Emily Benz and Summer McClinton's Thread is a ten-issue series, 38 pages, no adverts.  You will have gathered that I'm in a very receptive mood for advert-free comics this week, and this is precisely the sort of comic that benefits from being allowed to run uninterrupted.  There's something rather fluid about McClinton's artwork, which often makes for abstractly attractive pages before you even start reading them.  It's got pace.  It flows.  It's a world that has room to breathe. 

It's a thriller, basically.  Frankie is stuck in a dead-end job, uncertain what happened to her family (who have evidently gone missing somewhere along the line), and conscious that she's being followed by people for no immediately obvious reason.  She gets drawn further into the mystery by a guy who might be on her side, and then again might not.  As a set-up issue, it's great, giving us a rounded heroine and a reason to root for her, as well as setting the plot running.  Exactly what a first issue is meant to do.

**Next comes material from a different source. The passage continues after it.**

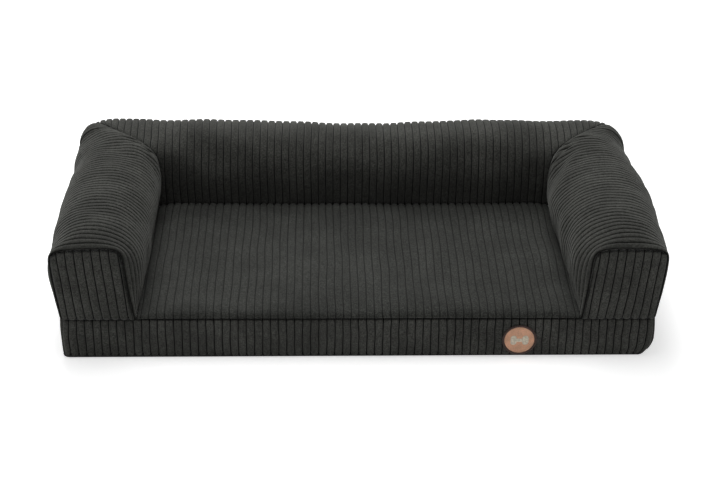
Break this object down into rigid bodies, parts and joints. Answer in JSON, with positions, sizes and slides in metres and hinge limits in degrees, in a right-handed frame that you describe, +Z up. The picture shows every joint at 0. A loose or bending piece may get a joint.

The press release suggests that in due course we'll be getting into "the greedy and relentless forces of corporate America."  To be entirely honest, that sort of wording tends to put me off, not because I disagree with the sentiment, but because it usually means heavyhanded soapboxing is in the offing. 

It has to be said, though, that there's little sign of that here.  If Frankie is dissatisfied with her place in society... well, she's got every reason to be, so fair enough.  Much depends on what happens when the villains get to be actual characters rather than shadowy presences around the edge; I've seen plenty of good stories go awry in the past because the bad guys were unintended caricatures. 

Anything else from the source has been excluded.